→ **WHAT IS BEING ASKED**
Repeat the records below exactly.

→ **RECORDS SUPPLIED**
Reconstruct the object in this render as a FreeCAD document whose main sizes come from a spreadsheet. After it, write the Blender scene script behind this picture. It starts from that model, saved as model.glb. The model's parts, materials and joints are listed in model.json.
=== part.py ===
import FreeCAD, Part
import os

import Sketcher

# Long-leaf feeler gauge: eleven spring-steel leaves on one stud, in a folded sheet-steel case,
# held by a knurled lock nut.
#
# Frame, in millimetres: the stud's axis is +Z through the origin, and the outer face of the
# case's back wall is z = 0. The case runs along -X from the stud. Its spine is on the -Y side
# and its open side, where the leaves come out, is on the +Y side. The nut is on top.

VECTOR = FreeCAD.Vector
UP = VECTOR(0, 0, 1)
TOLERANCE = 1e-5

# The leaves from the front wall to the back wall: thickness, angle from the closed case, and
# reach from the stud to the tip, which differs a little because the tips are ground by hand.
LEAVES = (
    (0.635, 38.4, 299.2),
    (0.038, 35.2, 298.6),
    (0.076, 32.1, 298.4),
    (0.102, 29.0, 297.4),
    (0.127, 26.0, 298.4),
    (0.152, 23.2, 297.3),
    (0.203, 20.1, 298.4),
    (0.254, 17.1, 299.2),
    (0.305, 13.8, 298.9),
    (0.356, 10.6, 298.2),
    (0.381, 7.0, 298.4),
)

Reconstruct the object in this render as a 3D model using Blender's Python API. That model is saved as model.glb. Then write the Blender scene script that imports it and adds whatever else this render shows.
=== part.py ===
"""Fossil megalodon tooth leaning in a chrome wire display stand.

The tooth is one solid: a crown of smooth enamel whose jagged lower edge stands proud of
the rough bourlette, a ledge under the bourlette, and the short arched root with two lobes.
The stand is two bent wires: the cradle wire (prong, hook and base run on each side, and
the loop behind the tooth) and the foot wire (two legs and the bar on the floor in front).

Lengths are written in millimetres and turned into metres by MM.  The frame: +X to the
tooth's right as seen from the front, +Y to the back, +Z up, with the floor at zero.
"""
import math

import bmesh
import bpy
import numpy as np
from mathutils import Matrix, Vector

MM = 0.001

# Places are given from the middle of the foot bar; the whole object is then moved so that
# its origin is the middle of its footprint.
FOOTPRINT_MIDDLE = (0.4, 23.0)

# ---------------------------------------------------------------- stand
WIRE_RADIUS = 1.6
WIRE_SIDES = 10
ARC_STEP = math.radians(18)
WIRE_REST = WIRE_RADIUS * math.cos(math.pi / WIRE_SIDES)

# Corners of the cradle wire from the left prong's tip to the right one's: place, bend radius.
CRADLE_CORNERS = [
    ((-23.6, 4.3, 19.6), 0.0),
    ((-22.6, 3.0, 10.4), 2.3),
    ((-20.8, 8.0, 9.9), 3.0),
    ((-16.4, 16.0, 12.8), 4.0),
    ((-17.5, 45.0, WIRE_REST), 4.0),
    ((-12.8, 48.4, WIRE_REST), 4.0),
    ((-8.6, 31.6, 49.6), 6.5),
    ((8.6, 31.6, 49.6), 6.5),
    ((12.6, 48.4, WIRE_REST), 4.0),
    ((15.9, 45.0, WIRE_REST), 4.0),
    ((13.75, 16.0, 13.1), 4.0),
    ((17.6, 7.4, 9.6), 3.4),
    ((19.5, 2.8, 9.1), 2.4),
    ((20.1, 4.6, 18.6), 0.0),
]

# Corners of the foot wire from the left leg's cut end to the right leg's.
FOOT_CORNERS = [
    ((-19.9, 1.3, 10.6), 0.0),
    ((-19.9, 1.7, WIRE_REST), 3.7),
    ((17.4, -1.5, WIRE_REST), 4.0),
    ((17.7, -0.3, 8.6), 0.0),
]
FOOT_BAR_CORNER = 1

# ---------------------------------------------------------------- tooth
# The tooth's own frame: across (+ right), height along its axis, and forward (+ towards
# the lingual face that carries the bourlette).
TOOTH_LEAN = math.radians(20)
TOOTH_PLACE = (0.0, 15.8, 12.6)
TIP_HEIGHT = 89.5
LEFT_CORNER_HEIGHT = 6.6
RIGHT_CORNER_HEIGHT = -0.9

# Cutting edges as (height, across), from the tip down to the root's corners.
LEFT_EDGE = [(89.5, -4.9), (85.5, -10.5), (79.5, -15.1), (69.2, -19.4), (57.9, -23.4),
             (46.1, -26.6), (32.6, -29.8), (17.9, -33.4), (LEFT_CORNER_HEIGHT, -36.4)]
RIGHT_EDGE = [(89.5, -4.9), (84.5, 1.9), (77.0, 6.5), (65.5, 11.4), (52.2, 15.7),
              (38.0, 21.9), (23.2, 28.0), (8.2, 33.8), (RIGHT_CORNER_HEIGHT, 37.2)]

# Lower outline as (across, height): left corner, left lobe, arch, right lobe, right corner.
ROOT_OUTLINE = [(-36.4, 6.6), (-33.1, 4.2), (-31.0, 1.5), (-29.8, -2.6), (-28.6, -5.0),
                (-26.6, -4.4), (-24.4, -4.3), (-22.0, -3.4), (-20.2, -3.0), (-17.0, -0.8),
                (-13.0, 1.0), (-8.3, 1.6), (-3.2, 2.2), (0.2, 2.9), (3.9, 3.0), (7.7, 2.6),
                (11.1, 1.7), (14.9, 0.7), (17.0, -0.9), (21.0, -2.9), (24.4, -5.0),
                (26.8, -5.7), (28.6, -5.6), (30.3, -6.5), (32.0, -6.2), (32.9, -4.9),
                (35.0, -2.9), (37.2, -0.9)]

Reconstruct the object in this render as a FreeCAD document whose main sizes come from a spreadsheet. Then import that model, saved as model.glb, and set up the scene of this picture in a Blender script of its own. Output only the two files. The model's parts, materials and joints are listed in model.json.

→ **COMPLETE ANSWER**
Reconstruct the object in this render as a FreeCAD document whose main sizes come from a spreadsheet. After it, write the Blender scene script behind this picture. It starts from that model, saved as model.glb. The model's parts, materials and joints are listed in model.json.
=== part.py ===
import FreeCAD, Part
import os

import Sketcher

# Long-leaf feeler gauge: eleven spring-steel leaves on one stud, in a folded sheet-steel case,
# held by a knurled lock nut.
#
# Frame, in millimetres: the stud's axis is +Z through the origin, and the outer face of the
# case's back wall is z = 0. The case runs along -X from the stud. Its spine is on the -Y side
# and its open side, where the leaves come out, is on the +Y side. The nut is on top.

VECTOR = FreeCAD.Vector
UP = VECTOR(0, 0, 1)
TOLERANCE = 1e-5

# The leaves from the front wall to the back wall: thickness, angle from the closed case, and
# reach from the stud to the tip, which differs a little because the tips are ground by hand.
LEAVES = (
    (0.635, 38.4, 299.2),
    (0.038, 35.2, 298.6),
    (0.076, 32.1, 298.4),
    (0.102, 29.0, 297.4),
    (0.127, 26.0, 298.4),
    (0.152, 23.2, 297.3),
    (0.203, 20.1, 298.4),
    (0.254, 17.1, 299.2),
    (0.305, 13.8, 298.9),
    (0.356, 10.6, 298.2),
    (0.381, 7.0, 298.4),
)

Reconstruct the object in this render as a 3D model using Blender's Python API. That model is saved as model.glb. Then write the Blender scene script that imports it and adds whatever else this render shows.
=== part.py ===
"""Fossil megalodon tooth leaning in a chrome wire display stand.

The tooth is one solid: a crown of smooth enamel whose jagged lower edge stands proud of
the rough bourlette, a ledge under the bourlette, and the short arched root with two lobes.
The stand is two bent wires: the cradle wire (prong, hook and base run on each side, and
the loop behind the tooth) and the foot wire (two legs and the bar on the floor in front).

Lengths are written in millimetres and turned into metres by MM.  The frame: +X to the
tooth's right as seen from the front, +Y to the back, +Z up, with the floor at zero.
"""
import math

import bmesh
import bpy
import numpy as np
from mathutils import Matrix, Vector

MM = 0.001

# Places are given from the middle of the foot bar; the whole object is then moved so that
# its origin is the middle of its footprint.
FOOTPRINT_MIDDLE = (0.4, 23.0)

# ---------------------------------------------------------------- stand
WIRE_RADIUS = 1.6
WIRE_SIDES = 10
ARC_STEP = math.radians(18)
WIRE_REST = WIRE_RADIUS * math.cos(math.pi / WIRE_SIDES)

# Corners of the cradle wire from the left prong's tip to the right one's: place, bend radius.
CRADLE_CORNERS = [
    ((-23.6, 4.3, 19.6), 0.0),
    ((-22.6, 3.0, 10.4), 2.3),
    ((-20.8, 8.0, 9.9), 3.0),
    ((-16.4, 16.0, 12.8), 4.0),
    ((-17.5, 45.0, WIRE_REST), 4.0),
    ((-12.8, 48.4, WIRE_REST), 4.0),
    ((-8.6, 31.6, 49.6), 6.5),
    ((8.6, 31.6, 49.6), 6.5),
    ((12.6, 48.4, WIRE_REST), 4.0),
    ((15.9, 45.0, WIRE_REST), 4.0),
    ((13.75, 16.0, 13.1), 4.0),
    ((17.6, 7.4, 9.6), 3.4),
    ((19.5, 2.8, 9.1), 2.4),
    ((20.1, 4.6, 18.6), 0.0),
]

# Corners of the foot wire from the left leg's cut end to the right leg's.
FOOT_CORNERS = [
    ((-19.9, 1.3, 10.6), 0.0),
    ((-19.9, 1.7, WIRE_REST), 3.7),
    ((17.4, -1.5, WIRE_REST), 4.0),
    ((17.7, -0.3, 8.6), 0.0),
]
FOOT_BAR_CORNER = 1

# ---------------------------------------------------------------- tooth
# The tooth's own frame: across (+ right), height along its axis, and forward (+ towards
# the lingual face that carries the bourlette).
TOOTH_LEAN = math.radians(20)
TOOTH_PLACE = (0.0, 15.8, 12.6)
TIP_HEIGHT = 89.5
LEFT_CORNER_HEIGHT = 6.6
RIGHT_CORNER_HEIGHT = -0.9

# Cutting edges as (height, across), from the tip down to the root's corners.
LEFT_EDGE = [(89.5, -4.9), (85.5, -10.5), (79.5, -15.1), (69.2, -19.4), (57.9, -23.4),
             (46.1, -26.6), (32.6, -29.8), (17.9, -33.4), (LEFT_CORNER_HEIGHT, -36.4)]
RIGHT_EDGE = [(89.5, -4.9), (84.5, 1.9), (77.0, 6.5), (65.5, 11.4), (52.2, 15.7),
              (38.0, 21.9), (23.2, 28.0), (8.2, 33.8), (RIGHT_CORNER_HEIGHT, 37.2)]

# Lower outline as (across, height): left corner, left lobe, arch, right lobe, right corner.
ROOT_OUTLINE = [(-36.4, 6.6), (-33.1, 4.2), (-31.0, 1.5), (-29.8, -2.6), (-28.6, -5.0),
                (-26.6, -4.4), (-24.4, -4.3), (-22.0, -3.4), (-20.2, -3.0), (-17.0, -0.8),
                (-13.0, 1.0), (-8.3, 1.6), (-3.2, 2.2), (0.2, 2.9), (3.9, 3.0), (7.7, 2.6),
                (11.1, 1.7), (14.9, 0.7), (17.0, -0.9), (21.0, -2.9), (24.4, -5.0),
                (26.8, -5.7), (28.6, -5.6), (30.3, -6.5), (32.0, -6.2), (32.9, -4.9),
                (35.0, -2.9), (37.2, -0.9)]

Reconstruct the object in this render as a FreeCAD document whose main sizes come from a spreadsheet. Then import that model, saved as model.glb, and set up the scene of this picture in a Blender script of its own. Output only the two files. The model's parts, materials and joints are listed in model.json.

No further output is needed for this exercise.